= THE PROBLEM =
Begin with the line that contains "diameter, drilled point" and end with the line that contains "if empty is", transcribing exactly each line in that stretch and no other.

= DATA IN THIS EXERCISE =
_ _ _ _
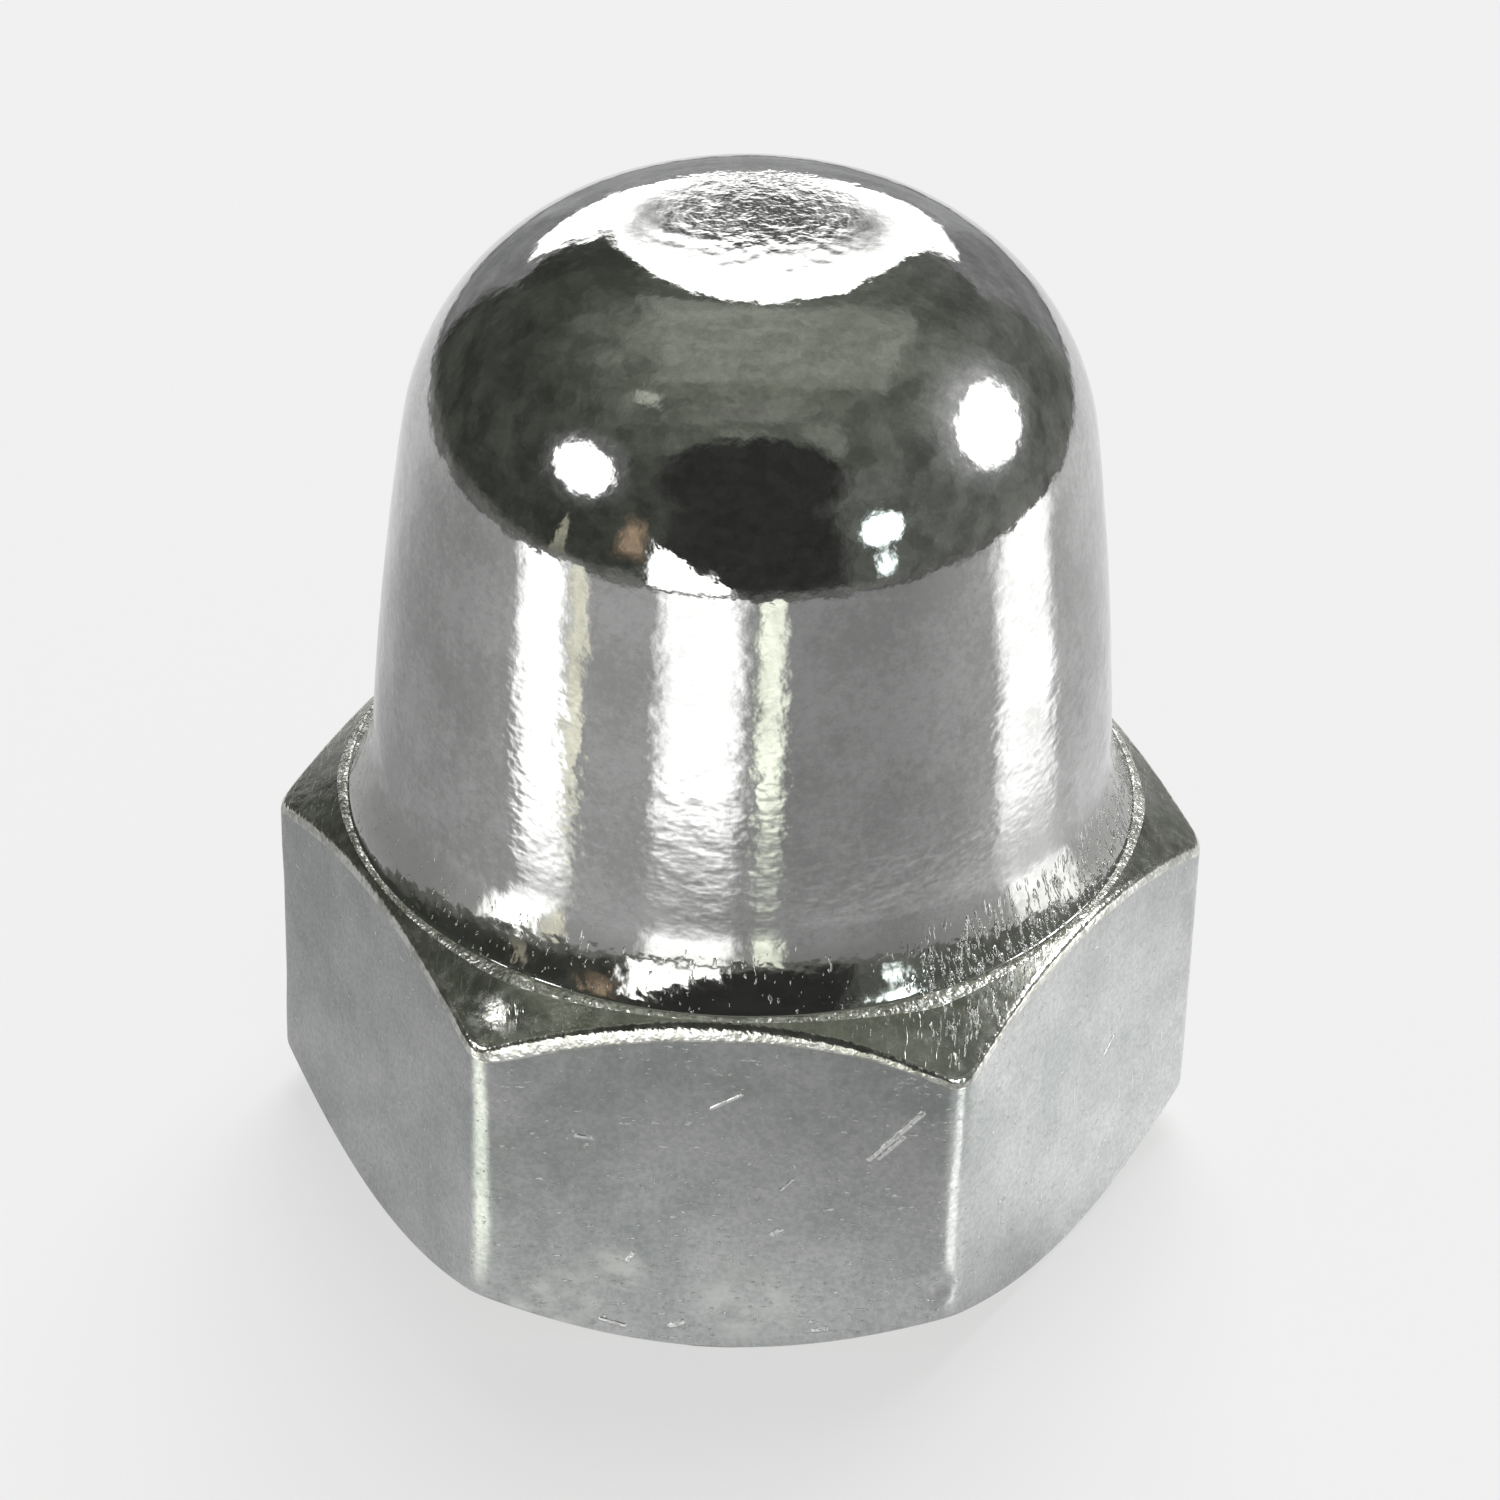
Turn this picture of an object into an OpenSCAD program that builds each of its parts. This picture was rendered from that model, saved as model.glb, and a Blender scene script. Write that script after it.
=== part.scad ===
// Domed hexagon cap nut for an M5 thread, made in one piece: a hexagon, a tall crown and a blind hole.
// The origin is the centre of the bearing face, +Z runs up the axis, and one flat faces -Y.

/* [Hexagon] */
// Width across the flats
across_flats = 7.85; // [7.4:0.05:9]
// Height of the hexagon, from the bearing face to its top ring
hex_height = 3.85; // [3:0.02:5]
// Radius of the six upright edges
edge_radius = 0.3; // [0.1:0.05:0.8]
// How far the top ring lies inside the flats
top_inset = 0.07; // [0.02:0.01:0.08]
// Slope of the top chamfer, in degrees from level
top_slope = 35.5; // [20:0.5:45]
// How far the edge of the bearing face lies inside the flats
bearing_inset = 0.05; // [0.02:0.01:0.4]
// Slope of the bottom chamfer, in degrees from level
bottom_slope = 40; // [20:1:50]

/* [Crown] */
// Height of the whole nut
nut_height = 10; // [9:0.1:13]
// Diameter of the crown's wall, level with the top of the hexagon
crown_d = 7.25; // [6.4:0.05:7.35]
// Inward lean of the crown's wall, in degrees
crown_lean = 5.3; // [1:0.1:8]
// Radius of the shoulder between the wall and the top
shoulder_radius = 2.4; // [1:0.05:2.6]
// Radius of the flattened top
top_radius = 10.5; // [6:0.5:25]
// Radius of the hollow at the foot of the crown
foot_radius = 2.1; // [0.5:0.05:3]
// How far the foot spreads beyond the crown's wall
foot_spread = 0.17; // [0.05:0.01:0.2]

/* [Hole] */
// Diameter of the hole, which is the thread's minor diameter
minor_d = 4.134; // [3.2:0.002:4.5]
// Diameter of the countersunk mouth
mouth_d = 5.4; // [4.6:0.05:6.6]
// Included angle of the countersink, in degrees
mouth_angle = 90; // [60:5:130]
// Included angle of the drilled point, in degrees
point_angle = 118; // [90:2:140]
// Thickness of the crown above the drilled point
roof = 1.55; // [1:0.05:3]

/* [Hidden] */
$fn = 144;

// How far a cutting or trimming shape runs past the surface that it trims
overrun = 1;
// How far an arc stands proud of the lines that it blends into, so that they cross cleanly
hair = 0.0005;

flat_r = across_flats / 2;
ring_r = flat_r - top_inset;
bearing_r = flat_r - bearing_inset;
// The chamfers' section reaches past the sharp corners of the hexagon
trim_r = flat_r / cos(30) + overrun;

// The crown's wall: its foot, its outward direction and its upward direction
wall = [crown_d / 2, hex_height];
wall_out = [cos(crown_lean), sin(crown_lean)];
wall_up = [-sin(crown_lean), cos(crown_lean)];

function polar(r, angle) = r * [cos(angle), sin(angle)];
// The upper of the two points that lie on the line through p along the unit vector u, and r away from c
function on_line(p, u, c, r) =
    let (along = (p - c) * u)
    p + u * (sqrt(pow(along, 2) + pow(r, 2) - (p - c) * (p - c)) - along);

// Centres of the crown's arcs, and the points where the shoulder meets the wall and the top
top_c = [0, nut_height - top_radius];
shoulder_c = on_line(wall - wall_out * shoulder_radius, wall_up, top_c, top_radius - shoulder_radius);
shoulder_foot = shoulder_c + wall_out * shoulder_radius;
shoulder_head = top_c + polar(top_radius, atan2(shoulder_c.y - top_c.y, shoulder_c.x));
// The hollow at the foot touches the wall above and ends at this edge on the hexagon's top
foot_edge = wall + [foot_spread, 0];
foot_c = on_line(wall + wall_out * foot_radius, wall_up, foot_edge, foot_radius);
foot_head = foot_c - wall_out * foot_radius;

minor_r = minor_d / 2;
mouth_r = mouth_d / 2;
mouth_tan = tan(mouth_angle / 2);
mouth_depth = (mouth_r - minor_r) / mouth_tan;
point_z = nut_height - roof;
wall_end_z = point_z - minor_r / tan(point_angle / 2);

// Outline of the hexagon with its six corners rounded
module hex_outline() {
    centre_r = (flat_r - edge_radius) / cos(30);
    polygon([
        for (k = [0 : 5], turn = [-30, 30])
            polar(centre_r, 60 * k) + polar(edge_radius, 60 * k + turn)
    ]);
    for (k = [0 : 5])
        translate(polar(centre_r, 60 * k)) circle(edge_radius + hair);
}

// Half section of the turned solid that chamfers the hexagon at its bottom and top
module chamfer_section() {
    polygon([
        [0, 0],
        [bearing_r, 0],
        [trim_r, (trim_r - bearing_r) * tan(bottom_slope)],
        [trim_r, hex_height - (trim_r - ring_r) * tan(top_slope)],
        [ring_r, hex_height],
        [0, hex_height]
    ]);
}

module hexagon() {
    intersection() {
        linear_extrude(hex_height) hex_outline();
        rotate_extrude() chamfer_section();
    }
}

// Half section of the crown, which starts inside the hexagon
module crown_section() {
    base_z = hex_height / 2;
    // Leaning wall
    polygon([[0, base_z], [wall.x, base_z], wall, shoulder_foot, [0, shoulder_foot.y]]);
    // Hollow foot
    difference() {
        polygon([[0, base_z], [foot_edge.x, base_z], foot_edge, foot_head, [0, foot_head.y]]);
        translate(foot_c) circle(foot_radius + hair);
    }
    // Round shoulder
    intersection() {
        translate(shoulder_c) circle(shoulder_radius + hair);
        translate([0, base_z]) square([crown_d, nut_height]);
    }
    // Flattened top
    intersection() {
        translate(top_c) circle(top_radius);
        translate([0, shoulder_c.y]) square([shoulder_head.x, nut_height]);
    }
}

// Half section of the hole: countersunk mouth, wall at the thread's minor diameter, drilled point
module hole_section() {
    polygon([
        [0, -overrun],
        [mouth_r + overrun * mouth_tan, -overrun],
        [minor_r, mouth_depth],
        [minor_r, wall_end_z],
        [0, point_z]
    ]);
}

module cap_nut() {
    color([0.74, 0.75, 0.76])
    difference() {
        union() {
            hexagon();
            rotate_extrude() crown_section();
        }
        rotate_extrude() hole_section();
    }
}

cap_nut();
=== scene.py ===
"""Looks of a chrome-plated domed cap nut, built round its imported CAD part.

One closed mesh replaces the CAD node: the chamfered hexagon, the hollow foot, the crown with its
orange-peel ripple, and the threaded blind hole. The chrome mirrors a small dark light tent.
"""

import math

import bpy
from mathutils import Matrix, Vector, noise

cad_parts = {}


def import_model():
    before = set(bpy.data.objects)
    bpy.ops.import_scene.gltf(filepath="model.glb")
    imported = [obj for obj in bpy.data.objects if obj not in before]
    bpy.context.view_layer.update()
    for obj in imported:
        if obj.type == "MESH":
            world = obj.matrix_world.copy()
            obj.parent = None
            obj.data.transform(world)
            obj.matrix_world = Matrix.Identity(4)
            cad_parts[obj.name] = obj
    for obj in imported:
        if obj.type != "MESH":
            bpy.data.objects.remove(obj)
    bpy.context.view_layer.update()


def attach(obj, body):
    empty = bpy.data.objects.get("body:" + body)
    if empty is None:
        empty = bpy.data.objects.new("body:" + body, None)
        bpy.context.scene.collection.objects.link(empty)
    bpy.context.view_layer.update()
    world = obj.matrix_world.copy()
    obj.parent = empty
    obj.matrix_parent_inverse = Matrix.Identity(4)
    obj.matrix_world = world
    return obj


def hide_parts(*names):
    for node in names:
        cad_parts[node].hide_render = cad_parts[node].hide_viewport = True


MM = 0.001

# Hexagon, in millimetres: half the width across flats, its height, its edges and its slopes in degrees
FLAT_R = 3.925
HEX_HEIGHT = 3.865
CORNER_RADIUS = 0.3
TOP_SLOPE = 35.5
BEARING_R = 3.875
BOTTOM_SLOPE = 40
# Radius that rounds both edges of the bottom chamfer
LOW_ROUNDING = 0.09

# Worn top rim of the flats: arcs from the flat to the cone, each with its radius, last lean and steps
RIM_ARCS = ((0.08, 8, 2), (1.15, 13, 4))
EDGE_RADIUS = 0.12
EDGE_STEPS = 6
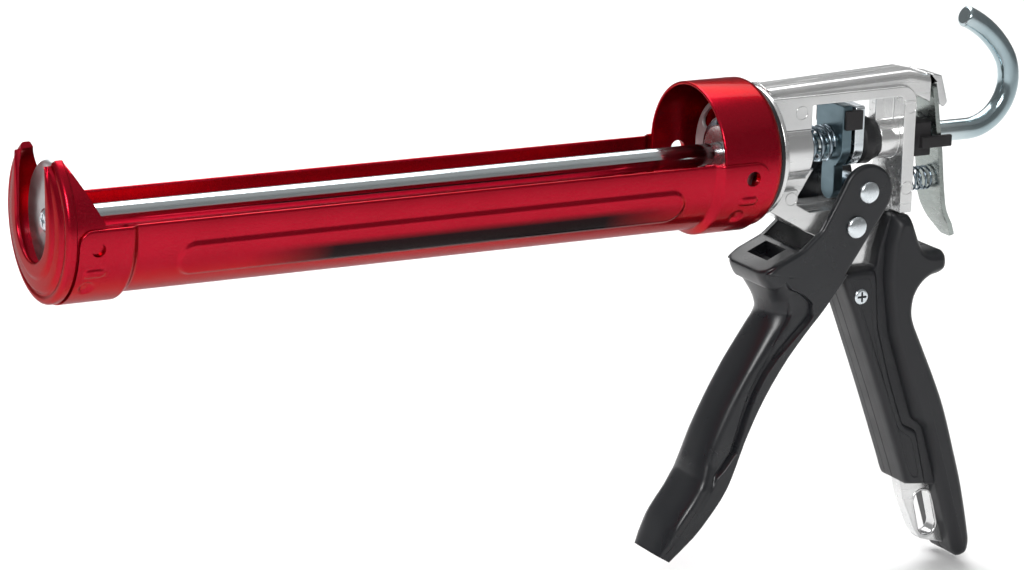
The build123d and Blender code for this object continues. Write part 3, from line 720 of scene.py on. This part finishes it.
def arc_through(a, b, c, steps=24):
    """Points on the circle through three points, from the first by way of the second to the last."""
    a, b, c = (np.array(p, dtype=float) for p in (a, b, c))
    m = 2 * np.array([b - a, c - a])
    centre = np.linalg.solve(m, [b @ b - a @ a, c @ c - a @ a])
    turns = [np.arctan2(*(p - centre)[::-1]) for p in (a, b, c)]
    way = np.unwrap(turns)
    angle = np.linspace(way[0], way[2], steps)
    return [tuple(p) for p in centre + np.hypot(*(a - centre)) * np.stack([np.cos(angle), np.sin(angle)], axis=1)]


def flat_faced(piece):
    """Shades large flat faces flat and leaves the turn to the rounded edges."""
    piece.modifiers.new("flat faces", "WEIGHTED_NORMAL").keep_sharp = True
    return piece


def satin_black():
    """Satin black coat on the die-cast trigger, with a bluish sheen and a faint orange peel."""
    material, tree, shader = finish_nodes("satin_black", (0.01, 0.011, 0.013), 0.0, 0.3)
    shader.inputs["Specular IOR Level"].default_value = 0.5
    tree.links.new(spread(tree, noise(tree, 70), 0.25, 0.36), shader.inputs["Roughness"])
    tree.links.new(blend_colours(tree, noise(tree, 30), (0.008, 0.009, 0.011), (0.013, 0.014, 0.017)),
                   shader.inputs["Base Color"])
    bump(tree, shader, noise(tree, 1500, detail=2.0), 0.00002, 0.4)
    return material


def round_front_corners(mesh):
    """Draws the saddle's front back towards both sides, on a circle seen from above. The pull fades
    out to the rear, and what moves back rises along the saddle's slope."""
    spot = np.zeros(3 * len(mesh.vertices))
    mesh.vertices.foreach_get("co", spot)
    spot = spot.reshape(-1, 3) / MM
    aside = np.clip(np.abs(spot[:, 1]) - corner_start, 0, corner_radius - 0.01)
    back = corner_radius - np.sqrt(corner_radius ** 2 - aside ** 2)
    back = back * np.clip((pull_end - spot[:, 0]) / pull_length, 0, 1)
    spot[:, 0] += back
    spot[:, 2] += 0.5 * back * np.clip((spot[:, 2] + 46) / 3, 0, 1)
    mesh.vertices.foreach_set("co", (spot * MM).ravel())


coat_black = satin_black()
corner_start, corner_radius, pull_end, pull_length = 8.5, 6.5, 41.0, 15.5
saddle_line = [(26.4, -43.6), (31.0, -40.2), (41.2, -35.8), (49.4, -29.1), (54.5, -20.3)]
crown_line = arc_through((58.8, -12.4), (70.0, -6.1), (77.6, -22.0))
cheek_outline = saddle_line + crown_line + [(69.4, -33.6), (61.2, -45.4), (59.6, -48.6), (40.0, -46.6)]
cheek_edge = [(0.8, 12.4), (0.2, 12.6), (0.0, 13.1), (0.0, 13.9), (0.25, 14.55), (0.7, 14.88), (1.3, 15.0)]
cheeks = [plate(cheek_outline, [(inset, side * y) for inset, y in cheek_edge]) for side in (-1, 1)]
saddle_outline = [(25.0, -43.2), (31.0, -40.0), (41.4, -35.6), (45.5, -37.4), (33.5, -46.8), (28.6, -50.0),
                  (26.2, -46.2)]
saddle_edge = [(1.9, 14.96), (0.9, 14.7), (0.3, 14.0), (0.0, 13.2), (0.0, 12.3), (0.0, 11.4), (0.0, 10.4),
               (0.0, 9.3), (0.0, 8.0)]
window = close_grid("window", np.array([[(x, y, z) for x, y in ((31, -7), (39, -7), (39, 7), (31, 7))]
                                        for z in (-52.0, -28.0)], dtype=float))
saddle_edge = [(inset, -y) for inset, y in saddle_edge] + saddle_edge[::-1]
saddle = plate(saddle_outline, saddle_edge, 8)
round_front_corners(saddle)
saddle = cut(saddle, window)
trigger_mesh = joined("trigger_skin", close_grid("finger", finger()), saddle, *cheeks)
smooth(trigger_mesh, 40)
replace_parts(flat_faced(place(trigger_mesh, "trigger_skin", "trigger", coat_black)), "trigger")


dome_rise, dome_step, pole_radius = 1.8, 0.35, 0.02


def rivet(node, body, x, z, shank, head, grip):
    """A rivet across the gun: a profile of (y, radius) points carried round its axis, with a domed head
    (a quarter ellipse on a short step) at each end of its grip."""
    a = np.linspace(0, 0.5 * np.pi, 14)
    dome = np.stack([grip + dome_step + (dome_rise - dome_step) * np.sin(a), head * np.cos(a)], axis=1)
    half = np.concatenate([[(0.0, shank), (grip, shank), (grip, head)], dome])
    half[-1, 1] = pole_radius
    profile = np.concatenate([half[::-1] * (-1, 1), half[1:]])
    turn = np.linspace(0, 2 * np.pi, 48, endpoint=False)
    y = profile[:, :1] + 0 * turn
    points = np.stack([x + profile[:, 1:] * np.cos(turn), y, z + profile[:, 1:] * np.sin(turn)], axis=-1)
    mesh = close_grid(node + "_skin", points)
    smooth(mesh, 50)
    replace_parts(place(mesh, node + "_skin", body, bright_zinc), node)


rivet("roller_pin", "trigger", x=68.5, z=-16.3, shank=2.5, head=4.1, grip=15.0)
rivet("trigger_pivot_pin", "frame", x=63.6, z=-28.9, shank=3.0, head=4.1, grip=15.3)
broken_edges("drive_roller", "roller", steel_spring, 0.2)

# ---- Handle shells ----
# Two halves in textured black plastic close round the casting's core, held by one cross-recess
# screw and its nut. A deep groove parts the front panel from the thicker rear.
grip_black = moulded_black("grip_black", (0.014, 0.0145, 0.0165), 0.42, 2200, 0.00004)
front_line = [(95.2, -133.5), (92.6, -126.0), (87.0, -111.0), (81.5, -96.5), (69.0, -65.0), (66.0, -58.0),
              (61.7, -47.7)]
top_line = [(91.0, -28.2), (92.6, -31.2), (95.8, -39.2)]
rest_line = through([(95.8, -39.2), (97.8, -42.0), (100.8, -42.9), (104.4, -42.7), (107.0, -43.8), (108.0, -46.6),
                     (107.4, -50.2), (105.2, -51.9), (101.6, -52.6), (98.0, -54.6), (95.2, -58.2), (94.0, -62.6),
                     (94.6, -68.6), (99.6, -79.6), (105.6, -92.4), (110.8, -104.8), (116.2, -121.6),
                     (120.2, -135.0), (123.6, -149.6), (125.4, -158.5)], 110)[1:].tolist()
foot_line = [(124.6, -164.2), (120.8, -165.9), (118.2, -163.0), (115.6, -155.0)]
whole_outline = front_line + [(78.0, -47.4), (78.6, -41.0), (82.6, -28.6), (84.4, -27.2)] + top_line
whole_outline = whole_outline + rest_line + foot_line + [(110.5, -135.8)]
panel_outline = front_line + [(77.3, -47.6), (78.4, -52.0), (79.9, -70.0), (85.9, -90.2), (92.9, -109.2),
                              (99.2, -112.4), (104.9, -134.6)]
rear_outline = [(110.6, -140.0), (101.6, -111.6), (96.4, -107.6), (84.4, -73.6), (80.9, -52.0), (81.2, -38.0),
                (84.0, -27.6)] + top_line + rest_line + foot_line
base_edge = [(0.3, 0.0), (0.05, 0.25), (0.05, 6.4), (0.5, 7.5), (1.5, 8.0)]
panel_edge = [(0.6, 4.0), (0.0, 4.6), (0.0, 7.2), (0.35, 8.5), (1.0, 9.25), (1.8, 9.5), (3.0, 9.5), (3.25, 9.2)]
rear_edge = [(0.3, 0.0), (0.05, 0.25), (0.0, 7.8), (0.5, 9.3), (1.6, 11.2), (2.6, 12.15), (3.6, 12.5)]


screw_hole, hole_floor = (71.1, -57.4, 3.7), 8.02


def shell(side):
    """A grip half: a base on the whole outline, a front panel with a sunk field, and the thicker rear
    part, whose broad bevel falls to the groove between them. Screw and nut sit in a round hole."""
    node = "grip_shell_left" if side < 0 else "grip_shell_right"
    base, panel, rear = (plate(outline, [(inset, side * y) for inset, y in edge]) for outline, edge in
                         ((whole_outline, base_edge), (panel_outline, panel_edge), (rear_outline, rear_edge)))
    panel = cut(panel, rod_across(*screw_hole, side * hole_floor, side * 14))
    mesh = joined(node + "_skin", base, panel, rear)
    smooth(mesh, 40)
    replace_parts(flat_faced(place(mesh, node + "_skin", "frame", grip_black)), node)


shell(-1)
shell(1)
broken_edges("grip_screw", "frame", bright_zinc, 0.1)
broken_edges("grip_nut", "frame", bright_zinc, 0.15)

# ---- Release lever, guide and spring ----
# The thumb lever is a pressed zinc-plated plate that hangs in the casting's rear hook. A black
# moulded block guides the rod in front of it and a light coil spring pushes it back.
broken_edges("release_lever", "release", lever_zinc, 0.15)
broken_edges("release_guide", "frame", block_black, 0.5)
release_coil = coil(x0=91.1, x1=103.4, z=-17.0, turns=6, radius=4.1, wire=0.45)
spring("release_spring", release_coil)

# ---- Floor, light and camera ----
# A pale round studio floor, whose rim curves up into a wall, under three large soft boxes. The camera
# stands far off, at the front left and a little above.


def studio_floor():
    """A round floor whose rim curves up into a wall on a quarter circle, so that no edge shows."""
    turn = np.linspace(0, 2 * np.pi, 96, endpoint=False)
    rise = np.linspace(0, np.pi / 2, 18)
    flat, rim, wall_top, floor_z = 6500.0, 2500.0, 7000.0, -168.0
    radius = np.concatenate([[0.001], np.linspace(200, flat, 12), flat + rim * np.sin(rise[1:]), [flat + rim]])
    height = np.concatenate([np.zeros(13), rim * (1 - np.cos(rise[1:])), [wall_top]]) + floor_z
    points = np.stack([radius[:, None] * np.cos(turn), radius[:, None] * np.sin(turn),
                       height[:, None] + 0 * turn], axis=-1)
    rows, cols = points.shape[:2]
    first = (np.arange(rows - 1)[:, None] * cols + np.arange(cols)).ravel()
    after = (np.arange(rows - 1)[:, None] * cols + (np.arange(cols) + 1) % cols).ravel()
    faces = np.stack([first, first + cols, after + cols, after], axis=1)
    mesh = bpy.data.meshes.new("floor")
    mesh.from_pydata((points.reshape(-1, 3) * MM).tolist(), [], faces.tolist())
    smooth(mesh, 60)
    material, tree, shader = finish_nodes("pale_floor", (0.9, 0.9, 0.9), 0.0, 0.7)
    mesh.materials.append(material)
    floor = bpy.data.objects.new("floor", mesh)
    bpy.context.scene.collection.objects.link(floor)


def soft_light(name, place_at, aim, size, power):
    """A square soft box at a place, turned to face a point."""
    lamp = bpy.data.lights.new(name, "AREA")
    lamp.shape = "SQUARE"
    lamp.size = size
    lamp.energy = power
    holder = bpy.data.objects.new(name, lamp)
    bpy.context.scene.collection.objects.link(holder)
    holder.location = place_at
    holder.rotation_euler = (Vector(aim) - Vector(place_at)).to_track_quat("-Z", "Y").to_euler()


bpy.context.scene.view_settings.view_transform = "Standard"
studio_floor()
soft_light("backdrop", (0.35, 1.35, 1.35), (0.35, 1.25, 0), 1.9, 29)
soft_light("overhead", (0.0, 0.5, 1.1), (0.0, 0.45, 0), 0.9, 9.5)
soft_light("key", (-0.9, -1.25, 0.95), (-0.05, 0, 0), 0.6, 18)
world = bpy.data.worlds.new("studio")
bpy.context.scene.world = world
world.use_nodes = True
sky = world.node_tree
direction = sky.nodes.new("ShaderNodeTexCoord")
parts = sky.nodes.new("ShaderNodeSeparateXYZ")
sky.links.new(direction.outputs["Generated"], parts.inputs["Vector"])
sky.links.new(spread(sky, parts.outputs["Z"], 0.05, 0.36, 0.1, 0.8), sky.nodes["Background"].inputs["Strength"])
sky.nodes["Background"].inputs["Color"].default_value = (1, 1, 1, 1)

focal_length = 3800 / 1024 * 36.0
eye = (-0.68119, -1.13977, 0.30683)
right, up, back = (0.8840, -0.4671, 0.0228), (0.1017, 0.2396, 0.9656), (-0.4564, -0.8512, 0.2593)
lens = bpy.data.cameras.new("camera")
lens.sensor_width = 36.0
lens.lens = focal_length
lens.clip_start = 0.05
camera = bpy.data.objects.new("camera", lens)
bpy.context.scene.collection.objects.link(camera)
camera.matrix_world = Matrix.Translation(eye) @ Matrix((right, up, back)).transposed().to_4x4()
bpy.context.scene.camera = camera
_ _ _ _
= THE RESPONSE =
// Half section of the hole: countersunk mouth, wall at the thread's minor diameter, drilled point
module hole_section() {
    polygon([
        [0, -overrun],
        [mouth_r + overrun * mouth_tan, -overrun],
        [minor_r, mouth_depth],
        [minor_r, wall_end_z],
        [0, point_z]
    ]);
}

module cap_nut() {
    color([0.74, 0.75, 0.76])
    difference() {
        union() {
            hexagon();
            rotate_extrude() crown_section();
        }
        rotate_extrude() hole_section();
    }
}

cap_nut();
=== scene.py ===
"""Looks of a chrome-plated domed cap nut, built round its imported CAD part.

One closed mesh replaces the CAD node: the chamfered hexagon, the hollow foot, the crown with its
orange-peel ripple, and the threaded blind hole. The chrome mirrors a small dark light tent.
"""

import math

import bpy
from mathutils import Matrix, Vector, noise

cad_parts = {}


def import_model():
    before = set(bpy.data.objects)
    bpy.ops.import_scene.gltf(filepath="model.glb")
    imported = [obj for obj in bpy.data.objects if obj not in before]
    bpy.context.view_layer.update()
    for obj in imported:
        if obj.type == "MESH":
            world = obj.matrix_world.copy()
            obj.parent = None
            obj.data.transform(world)
            obj.matrix_world = Matrix.Identity(4)
            cad_parts[obj.name] = obj
    for obj in imported:
        if obj.type != "MESH":
            bpy.data.objects.remove(obj)
    bpy.context.view_layer.update()


def attach(obj, body):
    empty = bpy.data.objects.get("body:" + body)
    if empty is None:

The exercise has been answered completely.